__Instructions to follow__. Locate the line that contains "for member in" and the line that contains "obj.parent = rigid_bodies[body]". Copy both of them exactly, together with every line between them, and no others.

__Provided records__.
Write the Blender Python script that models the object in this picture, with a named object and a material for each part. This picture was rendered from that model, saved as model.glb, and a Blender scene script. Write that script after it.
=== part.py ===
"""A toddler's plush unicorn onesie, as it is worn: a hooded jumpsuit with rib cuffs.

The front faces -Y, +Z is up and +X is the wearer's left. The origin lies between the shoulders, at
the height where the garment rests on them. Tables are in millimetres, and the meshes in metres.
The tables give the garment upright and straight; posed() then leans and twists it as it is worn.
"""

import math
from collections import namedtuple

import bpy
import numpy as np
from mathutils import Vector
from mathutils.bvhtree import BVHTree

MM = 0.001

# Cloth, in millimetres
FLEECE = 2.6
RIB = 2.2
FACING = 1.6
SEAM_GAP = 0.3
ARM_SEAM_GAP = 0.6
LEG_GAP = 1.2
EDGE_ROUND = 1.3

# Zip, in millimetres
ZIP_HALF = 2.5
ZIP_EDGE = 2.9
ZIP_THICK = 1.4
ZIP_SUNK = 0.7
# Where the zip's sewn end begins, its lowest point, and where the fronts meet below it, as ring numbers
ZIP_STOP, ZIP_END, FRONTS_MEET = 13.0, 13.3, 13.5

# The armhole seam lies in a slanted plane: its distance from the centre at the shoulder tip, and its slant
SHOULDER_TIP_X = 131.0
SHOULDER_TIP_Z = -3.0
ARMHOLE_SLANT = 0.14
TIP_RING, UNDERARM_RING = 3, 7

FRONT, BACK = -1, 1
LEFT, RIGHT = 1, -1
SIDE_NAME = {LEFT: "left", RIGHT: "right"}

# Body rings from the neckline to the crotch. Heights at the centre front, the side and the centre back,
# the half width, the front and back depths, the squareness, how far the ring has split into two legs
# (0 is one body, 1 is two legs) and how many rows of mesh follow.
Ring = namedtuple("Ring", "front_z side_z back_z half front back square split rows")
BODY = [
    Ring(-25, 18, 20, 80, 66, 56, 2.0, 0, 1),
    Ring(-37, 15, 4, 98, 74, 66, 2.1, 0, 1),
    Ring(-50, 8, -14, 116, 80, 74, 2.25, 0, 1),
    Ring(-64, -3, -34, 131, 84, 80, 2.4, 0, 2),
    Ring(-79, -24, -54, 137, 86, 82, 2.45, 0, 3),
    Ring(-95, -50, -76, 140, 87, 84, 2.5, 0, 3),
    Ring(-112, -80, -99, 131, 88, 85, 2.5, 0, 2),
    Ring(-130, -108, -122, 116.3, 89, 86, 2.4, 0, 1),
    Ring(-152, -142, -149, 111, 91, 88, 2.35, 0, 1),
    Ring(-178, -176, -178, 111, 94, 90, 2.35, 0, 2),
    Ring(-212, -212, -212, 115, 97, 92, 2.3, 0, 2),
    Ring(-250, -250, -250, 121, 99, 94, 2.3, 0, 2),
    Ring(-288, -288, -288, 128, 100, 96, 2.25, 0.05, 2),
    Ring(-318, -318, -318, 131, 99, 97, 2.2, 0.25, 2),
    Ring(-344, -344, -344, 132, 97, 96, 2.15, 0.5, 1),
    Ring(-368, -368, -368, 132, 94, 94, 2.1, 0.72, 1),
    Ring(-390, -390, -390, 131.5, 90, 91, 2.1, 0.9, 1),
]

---

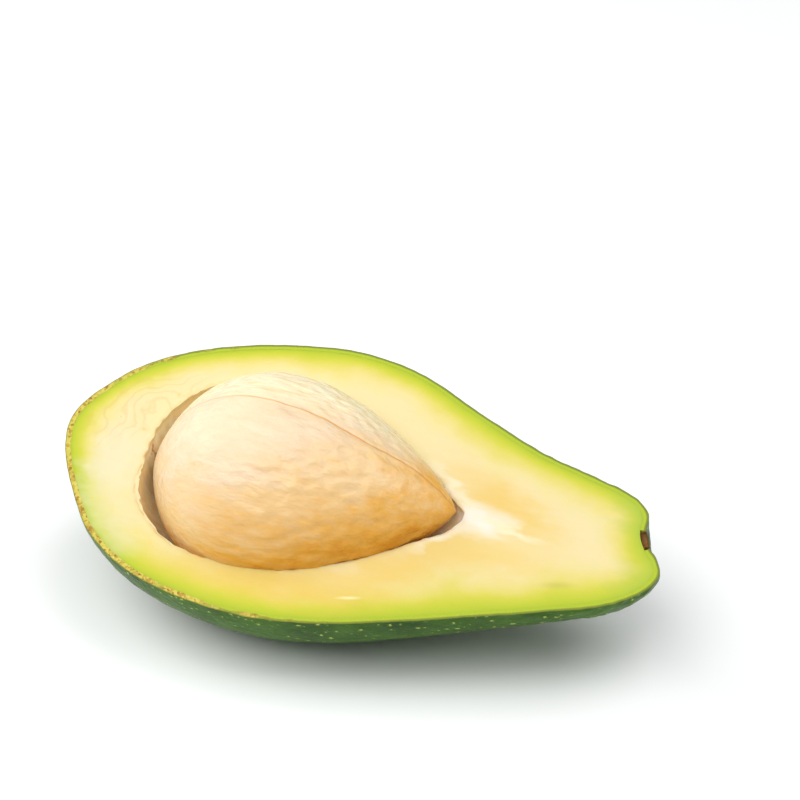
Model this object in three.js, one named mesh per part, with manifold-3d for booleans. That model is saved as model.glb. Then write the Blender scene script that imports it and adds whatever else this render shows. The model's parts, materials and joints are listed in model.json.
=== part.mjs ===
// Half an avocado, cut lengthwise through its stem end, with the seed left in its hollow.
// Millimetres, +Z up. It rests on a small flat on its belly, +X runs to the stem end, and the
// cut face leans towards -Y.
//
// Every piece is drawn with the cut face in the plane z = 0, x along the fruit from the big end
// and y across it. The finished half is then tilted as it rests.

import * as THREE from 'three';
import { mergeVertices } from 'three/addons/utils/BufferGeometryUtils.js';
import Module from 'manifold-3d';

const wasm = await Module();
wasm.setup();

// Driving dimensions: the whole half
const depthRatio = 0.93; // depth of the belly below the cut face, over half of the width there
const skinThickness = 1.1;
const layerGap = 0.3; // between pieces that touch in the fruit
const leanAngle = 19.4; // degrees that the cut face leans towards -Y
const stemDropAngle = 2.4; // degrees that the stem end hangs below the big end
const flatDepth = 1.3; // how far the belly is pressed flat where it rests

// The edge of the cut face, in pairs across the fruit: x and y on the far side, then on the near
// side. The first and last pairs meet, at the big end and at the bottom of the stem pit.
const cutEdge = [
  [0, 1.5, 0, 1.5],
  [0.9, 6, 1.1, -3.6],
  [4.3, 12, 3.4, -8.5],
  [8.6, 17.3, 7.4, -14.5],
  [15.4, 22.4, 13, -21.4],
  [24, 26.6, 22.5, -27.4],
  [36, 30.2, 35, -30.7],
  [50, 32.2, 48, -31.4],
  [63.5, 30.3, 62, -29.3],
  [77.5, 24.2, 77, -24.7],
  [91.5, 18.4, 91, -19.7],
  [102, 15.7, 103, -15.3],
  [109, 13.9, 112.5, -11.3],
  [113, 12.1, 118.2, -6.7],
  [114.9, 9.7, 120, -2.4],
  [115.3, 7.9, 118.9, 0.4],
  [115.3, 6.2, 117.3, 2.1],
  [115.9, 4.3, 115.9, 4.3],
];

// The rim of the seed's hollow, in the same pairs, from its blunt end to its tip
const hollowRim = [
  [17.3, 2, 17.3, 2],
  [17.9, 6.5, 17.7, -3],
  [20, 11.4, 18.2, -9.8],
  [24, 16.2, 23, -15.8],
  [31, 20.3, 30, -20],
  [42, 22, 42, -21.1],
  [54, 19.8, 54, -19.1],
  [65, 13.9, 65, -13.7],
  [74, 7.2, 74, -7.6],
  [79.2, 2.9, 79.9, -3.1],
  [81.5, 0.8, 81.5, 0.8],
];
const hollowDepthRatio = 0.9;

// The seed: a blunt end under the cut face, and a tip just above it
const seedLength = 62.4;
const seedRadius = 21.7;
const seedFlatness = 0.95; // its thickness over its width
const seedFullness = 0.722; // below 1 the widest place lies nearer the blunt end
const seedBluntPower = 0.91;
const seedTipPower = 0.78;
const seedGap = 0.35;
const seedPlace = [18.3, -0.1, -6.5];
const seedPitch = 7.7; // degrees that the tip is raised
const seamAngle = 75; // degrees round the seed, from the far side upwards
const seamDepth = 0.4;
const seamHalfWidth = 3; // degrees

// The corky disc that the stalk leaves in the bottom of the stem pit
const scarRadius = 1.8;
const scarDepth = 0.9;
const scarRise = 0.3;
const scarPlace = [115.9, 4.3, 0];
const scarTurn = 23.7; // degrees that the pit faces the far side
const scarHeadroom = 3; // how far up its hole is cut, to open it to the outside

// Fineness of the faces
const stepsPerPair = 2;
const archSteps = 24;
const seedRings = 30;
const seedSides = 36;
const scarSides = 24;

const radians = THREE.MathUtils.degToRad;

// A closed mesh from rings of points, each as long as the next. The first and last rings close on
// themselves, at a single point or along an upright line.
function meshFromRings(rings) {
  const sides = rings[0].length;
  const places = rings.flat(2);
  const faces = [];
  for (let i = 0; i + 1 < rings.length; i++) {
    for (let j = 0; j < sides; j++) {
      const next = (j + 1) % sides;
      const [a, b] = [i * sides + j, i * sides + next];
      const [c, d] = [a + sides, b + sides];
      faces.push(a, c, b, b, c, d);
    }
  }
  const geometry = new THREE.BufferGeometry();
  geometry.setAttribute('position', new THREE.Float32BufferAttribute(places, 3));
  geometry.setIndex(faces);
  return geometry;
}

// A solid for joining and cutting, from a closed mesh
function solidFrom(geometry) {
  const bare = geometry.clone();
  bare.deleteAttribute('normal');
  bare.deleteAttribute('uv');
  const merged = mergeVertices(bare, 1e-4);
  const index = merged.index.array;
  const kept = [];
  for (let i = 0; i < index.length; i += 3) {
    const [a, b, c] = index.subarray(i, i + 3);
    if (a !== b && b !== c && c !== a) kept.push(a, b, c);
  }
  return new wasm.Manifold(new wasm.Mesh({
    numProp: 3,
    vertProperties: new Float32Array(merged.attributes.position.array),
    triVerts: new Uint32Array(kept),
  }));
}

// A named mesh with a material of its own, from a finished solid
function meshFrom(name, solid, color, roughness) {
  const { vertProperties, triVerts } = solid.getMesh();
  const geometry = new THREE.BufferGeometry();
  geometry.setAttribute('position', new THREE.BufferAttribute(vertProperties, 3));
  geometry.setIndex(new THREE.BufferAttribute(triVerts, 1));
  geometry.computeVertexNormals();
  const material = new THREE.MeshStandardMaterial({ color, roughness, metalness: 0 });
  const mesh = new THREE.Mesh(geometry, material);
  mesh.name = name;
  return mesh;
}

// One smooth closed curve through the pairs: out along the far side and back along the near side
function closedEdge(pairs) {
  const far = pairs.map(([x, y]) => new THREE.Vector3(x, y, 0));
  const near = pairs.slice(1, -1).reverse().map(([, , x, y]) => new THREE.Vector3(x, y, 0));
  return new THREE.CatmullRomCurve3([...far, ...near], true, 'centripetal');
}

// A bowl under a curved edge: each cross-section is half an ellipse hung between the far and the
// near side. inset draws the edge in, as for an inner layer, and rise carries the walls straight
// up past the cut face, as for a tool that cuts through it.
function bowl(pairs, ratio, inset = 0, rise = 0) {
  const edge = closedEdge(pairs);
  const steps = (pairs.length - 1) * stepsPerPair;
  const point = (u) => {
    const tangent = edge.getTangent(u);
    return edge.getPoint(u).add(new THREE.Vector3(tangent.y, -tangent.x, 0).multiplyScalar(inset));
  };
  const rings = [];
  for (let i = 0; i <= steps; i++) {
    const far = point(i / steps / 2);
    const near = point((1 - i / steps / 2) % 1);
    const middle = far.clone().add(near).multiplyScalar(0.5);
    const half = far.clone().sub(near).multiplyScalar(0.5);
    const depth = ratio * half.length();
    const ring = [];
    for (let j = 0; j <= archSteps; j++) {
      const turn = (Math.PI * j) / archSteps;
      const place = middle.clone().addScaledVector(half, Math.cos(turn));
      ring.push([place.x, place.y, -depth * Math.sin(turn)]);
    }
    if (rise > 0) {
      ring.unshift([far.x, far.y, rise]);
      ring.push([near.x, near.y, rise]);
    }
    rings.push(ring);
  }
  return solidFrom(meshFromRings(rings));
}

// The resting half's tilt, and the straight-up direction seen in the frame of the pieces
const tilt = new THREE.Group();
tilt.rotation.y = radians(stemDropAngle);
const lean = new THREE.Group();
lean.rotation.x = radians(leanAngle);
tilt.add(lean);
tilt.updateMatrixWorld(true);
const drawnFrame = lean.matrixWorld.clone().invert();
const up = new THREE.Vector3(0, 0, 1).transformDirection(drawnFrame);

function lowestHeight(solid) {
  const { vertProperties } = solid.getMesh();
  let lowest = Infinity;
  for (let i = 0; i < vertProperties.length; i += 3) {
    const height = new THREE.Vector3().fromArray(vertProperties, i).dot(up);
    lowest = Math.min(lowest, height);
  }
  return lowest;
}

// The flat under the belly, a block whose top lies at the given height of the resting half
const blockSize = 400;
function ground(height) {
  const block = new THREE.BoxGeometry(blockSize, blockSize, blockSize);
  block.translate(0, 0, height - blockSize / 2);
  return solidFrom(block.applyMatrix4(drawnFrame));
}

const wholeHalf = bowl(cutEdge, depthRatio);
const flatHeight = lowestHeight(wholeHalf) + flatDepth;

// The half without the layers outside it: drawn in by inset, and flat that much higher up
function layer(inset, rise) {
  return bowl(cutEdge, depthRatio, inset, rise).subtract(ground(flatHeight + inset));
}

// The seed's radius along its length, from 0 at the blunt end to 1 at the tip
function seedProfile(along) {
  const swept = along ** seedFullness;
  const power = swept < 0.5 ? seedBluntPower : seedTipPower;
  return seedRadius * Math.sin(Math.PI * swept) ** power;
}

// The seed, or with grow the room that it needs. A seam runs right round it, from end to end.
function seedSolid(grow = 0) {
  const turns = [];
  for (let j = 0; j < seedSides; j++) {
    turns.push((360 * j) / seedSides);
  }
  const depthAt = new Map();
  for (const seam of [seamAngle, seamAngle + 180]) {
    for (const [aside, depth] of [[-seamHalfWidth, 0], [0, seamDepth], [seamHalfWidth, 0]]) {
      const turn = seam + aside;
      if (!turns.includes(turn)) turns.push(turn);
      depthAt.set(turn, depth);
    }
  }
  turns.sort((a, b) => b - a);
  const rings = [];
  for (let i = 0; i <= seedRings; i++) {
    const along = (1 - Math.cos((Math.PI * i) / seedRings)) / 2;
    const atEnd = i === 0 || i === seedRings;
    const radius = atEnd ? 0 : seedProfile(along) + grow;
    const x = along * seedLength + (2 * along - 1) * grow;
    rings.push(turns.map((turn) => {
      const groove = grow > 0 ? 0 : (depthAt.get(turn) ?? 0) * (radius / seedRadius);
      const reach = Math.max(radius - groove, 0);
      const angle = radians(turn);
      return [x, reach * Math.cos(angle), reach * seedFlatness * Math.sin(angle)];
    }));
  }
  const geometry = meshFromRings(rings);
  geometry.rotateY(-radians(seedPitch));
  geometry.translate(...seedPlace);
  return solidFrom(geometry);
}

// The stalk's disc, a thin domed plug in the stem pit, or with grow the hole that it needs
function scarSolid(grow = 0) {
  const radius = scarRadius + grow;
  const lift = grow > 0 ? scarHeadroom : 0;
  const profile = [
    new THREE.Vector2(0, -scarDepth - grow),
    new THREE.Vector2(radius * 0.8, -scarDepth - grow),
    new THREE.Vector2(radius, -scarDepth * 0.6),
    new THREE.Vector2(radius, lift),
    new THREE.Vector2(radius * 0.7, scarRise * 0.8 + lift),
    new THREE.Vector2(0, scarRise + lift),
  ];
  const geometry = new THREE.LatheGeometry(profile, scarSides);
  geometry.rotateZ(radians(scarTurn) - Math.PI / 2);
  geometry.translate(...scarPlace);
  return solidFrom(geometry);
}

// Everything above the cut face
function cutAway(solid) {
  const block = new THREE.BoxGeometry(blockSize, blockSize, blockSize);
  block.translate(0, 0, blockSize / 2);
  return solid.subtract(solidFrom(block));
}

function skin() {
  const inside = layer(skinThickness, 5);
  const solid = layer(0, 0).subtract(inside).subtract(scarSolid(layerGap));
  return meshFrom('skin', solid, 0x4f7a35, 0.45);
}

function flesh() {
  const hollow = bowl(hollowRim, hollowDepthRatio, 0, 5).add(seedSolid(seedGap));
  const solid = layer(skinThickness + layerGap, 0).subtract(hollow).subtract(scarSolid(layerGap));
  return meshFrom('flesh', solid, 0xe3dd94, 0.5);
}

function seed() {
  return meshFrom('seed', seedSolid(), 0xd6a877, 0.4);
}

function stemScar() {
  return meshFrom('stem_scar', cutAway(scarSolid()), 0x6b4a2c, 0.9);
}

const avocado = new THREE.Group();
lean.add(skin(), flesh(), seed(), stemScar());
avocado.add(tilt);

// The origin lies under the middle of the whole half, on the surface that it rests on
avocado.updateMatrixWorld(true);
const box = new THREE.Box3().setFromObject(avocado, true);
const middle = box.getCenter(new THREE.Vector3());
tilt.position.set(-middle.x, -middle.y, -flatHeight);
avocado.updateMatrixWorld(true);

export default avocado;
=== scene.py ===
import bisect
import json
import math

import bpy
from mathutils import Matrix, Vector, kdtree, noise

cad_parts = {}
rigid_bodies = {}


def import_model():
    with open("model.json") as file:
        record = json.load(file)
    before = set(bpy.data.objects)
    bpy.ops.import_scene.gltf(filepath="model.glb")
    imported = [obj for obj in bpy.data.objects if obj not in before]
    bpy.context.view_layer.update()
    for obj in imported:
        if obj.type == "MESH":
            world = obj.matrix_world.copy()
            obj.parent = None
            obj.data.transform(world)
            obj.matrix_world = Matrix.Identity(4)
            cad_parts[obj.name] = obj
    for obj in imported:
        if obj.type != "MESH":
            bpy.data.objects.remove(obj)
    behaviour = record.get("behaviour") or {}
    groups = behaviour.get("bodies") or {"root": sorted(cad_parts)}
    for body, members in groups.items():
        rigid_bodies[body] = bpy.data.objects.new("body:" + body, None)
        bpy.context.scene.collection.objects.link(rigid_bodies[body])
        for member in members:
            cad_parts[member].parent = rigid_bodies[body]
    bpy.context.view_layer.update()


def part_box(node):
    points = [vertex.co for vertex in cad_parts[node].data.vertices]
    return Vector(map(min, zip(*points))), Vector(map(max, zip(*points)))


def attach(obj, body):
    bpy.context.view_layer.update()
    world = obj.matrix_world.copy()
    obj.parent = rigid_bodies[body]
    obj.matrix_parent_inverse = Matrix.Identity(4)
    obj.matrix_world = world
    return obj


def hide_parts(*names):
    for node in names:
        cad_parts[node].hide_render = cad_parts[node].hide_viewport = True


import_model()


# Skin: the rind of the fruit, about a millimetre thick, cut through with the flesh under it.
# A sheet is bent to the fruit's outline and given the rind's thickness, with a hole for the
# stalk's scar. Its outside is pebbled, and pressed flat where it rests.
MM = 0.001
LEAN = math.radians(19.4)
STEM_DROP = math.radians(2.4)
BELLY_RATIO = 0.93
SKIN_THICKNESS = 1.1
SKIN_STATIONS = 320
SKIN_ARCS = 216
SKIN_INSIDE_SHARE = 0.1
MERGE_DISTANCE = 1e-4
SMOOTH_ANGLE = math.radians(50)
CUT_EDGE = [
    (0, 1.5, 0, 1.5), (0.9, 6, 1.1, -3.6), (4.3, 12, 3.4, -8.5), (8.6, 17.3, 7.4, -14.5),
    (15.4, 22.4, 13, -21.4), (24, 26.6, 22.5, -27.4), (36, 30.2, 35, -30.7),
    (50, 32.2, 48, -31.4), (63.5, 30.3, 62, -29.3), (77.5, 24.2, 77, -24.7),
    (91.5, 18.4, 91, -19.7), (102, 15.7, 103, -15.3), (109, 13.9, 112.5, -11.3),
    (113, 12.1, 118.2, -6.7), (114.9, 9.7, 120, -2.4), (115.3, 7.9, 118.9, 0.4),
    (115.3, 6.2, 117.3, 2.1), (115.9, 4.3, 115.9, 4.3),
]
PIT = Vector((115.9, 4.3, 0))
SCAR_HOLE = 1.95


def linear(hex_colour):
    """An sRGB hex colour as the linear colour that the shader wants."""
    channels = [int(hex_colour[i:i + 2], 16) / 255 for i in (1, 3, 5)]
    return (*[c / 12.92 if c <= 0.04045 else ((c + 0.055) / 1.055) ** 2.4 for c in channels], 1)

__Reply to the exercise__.
        for member in members:
            cad_parts[member].parent = rigid_bodies[body]
    bpy.context.view_layer.update()


def part_box(node):
    points = [vertex.co for vertex in cad_parts[node].data.vertices]
    return Vector(map(min, zip(*points))), Vector(map(max, zip(*points)))


def attach(obj, body):
    bpy.context.view_layer.update()
    world = obj.matrix_world.copy()
    obj.parent = rigid_bodies[body]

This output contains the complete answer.